Quangos face the axe under Jacob Rees-Mogg’s cost-cutting plan

Quangos such as the DVLA could be shut down or merged under a cost-cutting overhaul of public bodies ordered by Jacob Rees-Mogg.

Mr Rees-Mogg, the minister for government efficiency, has written to Cabinet ministers warning that the cost and number of quangos “continues to increase”.

He has asked each secretary of state to provide a list of government bodies that could be merged or closed, including cases in which their functions “could be provided by organisations other than the state”.

His intervention came ahead of a public bodies “review programme”, which will be launched this week to identify cost savings at individual quangos.

The Treasury had previously told public bodies to slash their costs by five per cent, but The Telegraph understands ministers involved in the review now want to increase that to between 10 and 20 per cent.

‘Public bodies should only exist when there is a pressing need’

In his letter to secretaries of state, Mr Rees-Mogg wrote: “Necessary public bodies are an important delivery mechanism for the Government.

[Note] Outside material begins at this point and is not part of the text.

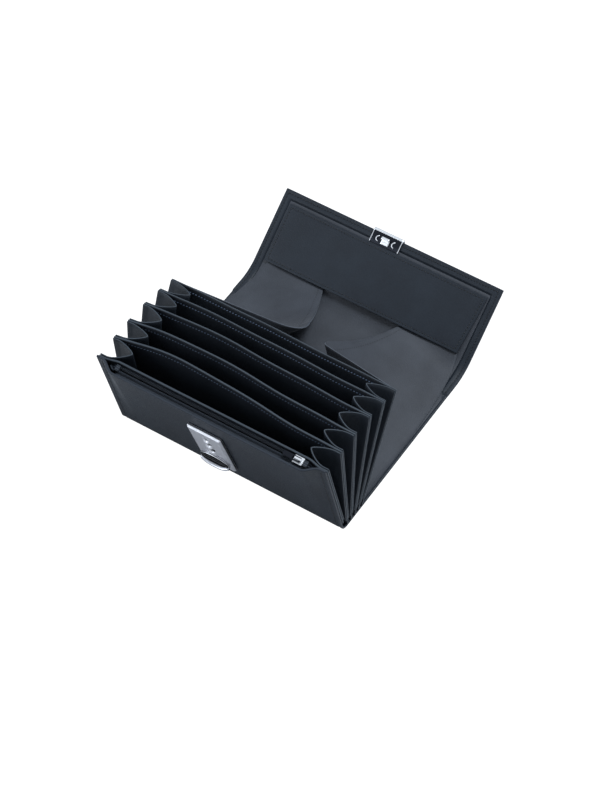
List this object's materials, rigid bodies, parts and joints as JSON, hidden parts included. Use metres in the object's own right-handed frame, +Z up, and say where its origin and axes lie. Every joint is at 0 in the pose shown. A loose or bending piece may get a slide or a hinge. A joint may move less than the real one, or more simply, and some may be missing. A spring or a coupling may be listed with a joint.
{
  "type": "waiter wallet",
  "caption": "Waiter's leather wallet standing open: bellows of note compartments, zip pocket, coin tray, slip pocket on the flap and a metal catch with thumb slide.",
  "frame": {"origin": "middle of the flat underside, halfway between the spine's bend and the flap's bend", "axes": "+X along the spine to the right, +Y from the front panel to the flap, +Z up from the table"},
  "size_m": [0.1801, 0.2468, 0.0942],
  "materials": {
    "cover_leather": "satin",
    "panel_leather": "satin",
    "gusset_leather": "satin",
    "lining_leather": "matte",
    "zip_tape": "woven",
    "zip_coil": "satin",
    "dark_metal": "polished",
    "bright_metal": "polished"
  },
  "bodies": {
    "cover": {"back_lining": "lining_leather", "coin_gusset_left": "gusset_leather", "coin_gusset_right": "gusset_leather", "cover_back": "cover_leather", "divider_1": "panel_leather", "divider_2": "panel_leather", "divider_3": "panel_leather", "divider_4": "panel_leather", "gusset_left_1": "gusset_leather", "gusset_left_2": "gusset_leather", "gusset_left_3": "gusset_leather", "gusset_left_4": "gusset_leather", "gusset_left_5": "gusset_leather", "gusset_right_1": "gusset_leather", "gusset_right_2": "gusset_leather", "gusset_right_3": "gusset_leather", "gusset_right_4": "gusset_leather", "gusset_right_5": "gusset_leather", "lock_backing_plate": "bright_metal", "lock_plate": "bright_metal", "lock_rivet_1": "bright_metal", "lock_rivet_2": "bright_metal", "lock_rivet_3": "bright_metal", "lock_rivet_4": "bright_metal", "rear_panel": "panel_leather", "slide_spring": "bright_metal", "zip_coil_front": "zip_coil", "zip_coil_rear": "zip_coil", "zip_pocket_wall": "panel_leather", "zip_stop_left": "bright_metal", "zip_stop_right": "bright_metal", "zip_tape_front": "zip_tape", "zip_tape_rear": "zip_tape"},
    "flap": {"cover_flap": "cover_leather", "flap_lining": "lining_leather", "flap_pocket": "panel_leather", "flap_clip": "bright_metal", "catch_hook": "bright_metal"},
    "zip_runner": {"zip_slider": "bright_metal"},
    "pull_tab": {"zip_pull": "dark_metal"},
    "thumb": {"thumb_slide": "dark_metal", "slide_keeper": "bright_metal"}
  },
  "joints": [
    {"name": "flap_fold", "type": "hinge", "parent": "cover", "child": "flap", "pos_m": [0, 0.08212, 0.00461], "axis": [1, 0, 0], "range_deg": [-39.5, 70], "deforming": ["coin_gusset_left", "coin_gusset_right"]},
    {"name": "zip_travel", "type": "slide", "parent": "cover", "child": "zip_runner", "axis": [1, 0, 0], "range_m": [-0.138, 0]},
    {"name": "pull_swing", "type": "hinge", "parent": "zip_runner", "child": "pull_tab", "pos_m": [0.07, -0.1026, 0.09141], "axis": [0, 0.9636, 0.2672], "range_deg": [0, 120]},
    {"name": "thumb_press", "type": "slide", "parent": "cover", "child": "thumb", "axis": [0, -0.3361, 0.9418], "range_m": [-0.004, 0], "stiffness_N_per_m": 150, "springref_m": 0.003, "deforming": ["slide_spring"]}
  ]
}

The cost and number of these bodies continues to increase.

“Public bodies should only exist when there is a pressing need, must be accountable to Parliament and be efficient and effective. Please review your public bodies for any that you consider could be provided by organisations other than the state and therefore closed.

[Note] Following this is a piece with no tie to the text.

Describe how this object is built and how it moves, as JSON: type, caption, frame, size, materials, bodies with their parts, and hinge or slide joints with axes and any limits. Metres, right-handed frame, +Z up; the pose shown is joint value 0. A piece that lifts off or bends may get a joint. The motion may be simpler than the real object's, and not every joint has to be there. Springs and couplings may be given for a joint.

“There are other bodies that have duplication in the types of service they provide, often causing confusion to the public. These organisations could well be merged to create a more coherent service for the public, share best practice and reduce cost.”

He asked for ministers to provide  “a list of your public bodies sponsored by your department” and “your proposals to close and merge bodies from that list”, by June 24.

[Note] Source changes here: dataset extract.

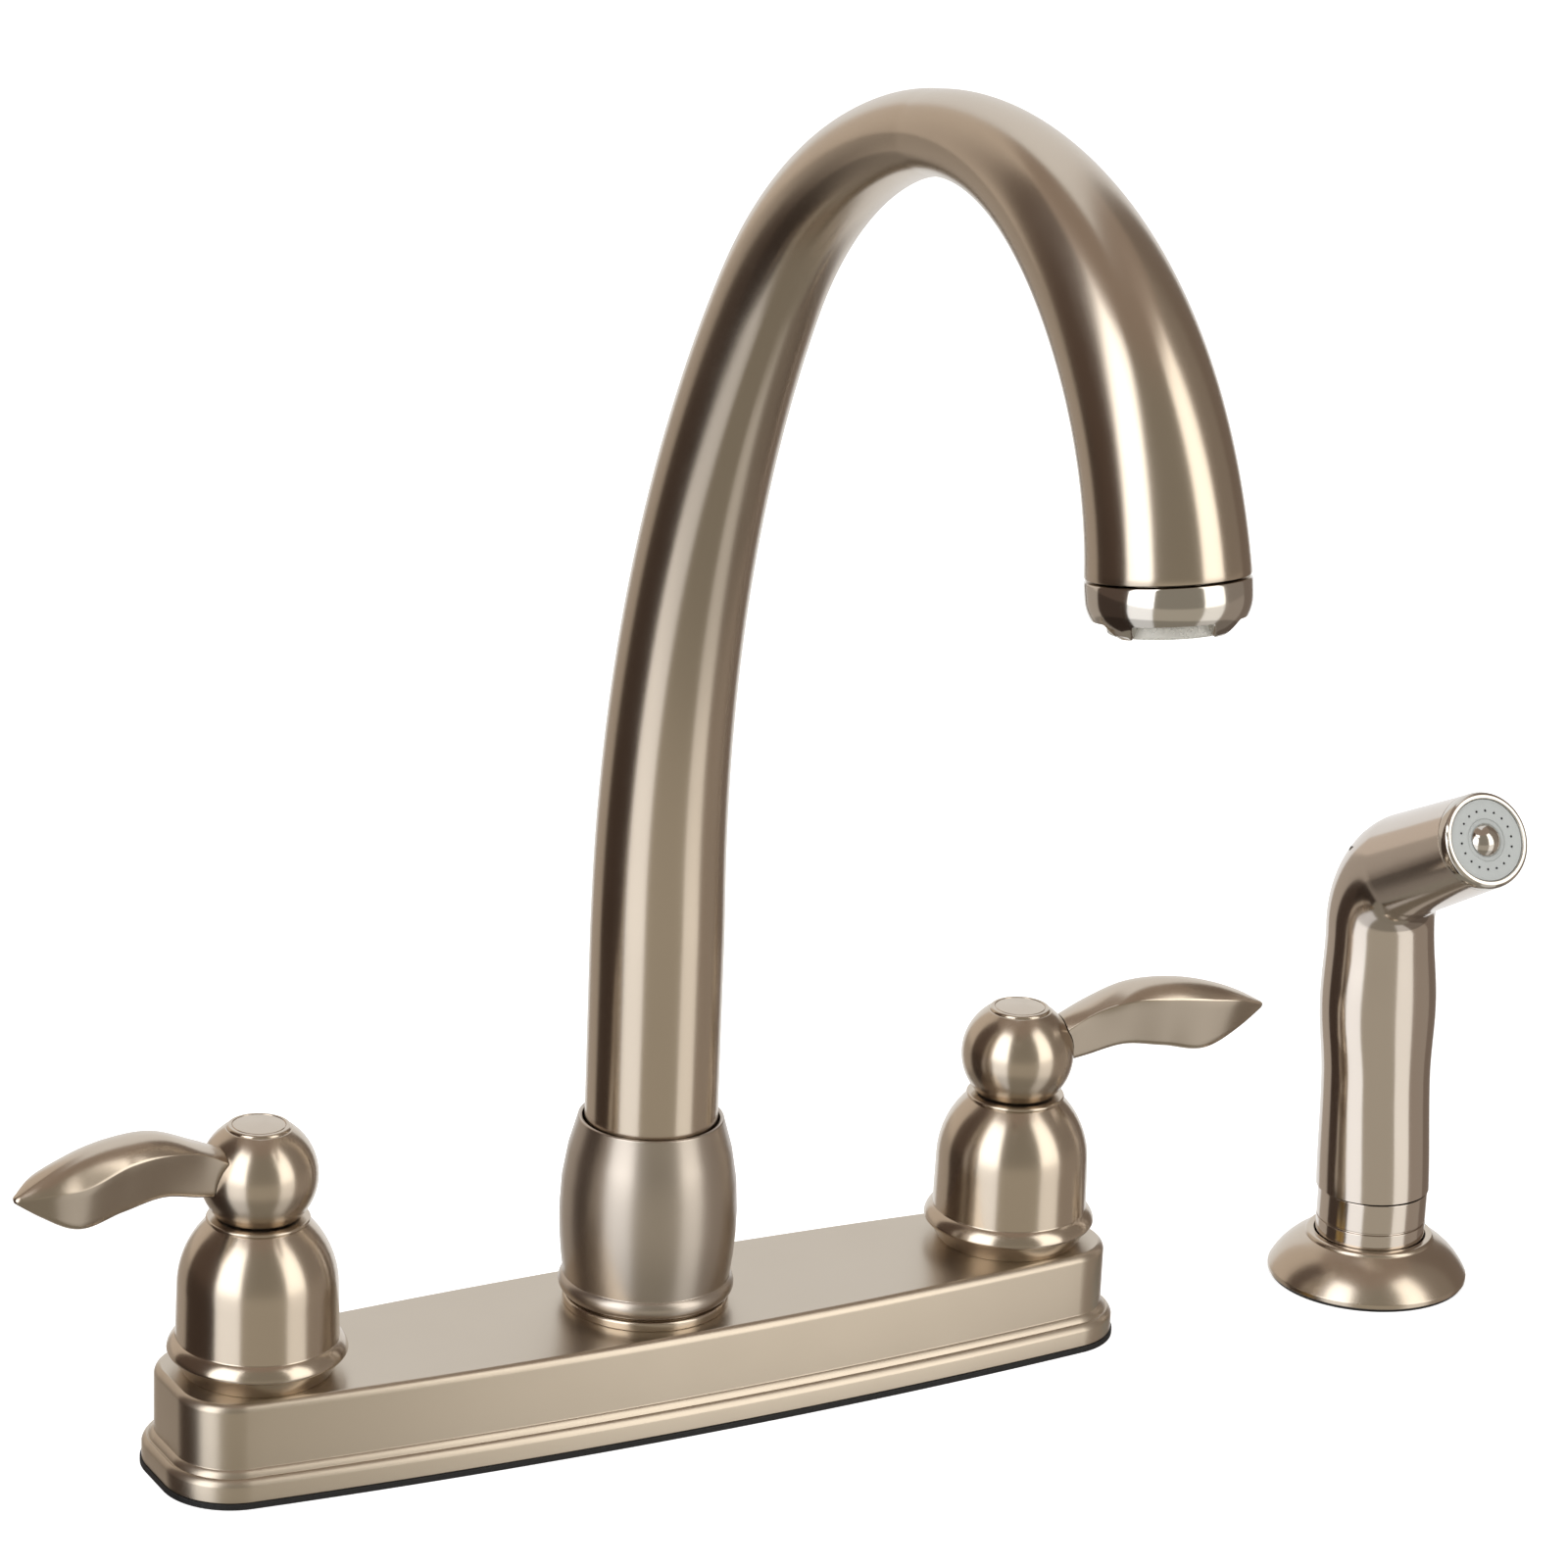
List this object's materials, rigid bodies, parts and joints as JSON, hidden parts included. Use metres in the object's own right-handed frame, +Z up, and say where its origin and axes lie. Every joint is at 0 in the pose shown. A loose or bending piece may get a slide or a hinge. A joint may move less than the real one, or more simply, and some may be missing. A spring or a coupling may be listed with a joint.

The move comes after Steve Barclay, Boris Johnson’s chief of staff, used an article in The Telegraph in February to pledge that the Government would take “a step back from people’s lives” as it sought to “restore a smaller state” in the wake of the Covid pandemic.

Mr Rees-Mogg said: “Taxpayers’ money should be spent efficiently and on worthwhile areas. It’s right, then, that we should always look at public organisations and whether they are delivering for the British public.”

‘Constantly writing to the DVLA’

One Whitehall source said there had been a “total failure” by the DVLA “to provide the public service it is meant to”. The agency has come under fire for presiding over a huge backlog of licence applications and renewals in the aftermath of the pandemic.

Last week, Mr Rees-Mogg told Bristol Live he was “still constantly writing to the DVLA on behalf of my constituents to get them driving licenses, and we know that the DVLA was simply not working properly with people working from home. That’s very unfair on my constituents.”

MPs’ concerns about Public Health England’s handling of the pandemic led to its closure and replacement with the UK Health Security Agency last year.

The TaxPayers’ Alliance has called for little-known bodies such as the Civil Society and Youth Directorate and Office of the Immigration Services Commissioner to be ditched. 

The campaign group has said High Speed 2 Ltd, the government-owned firm constructing the HS2 rail line, should be overseen by an independent commission following years of controversy over spiralling costs.

So-called “arms length bodies” such as the DVLA now spend more than £220 billion per year and employ in excess of 300,000 people, according to government figures.

Separately, Mr Rees-Mogg has embarked on a drive to end the work from home culture in the Civil Service. 

On Saturday, Dave Penman, who leads the FDA trade union for civil servants, criticised as “crass and condescending” a note left by the Cabinet Office minister in an empty government office that stated: “Sorry you were out when I visited. I look forward to seeing you in the office very soon.”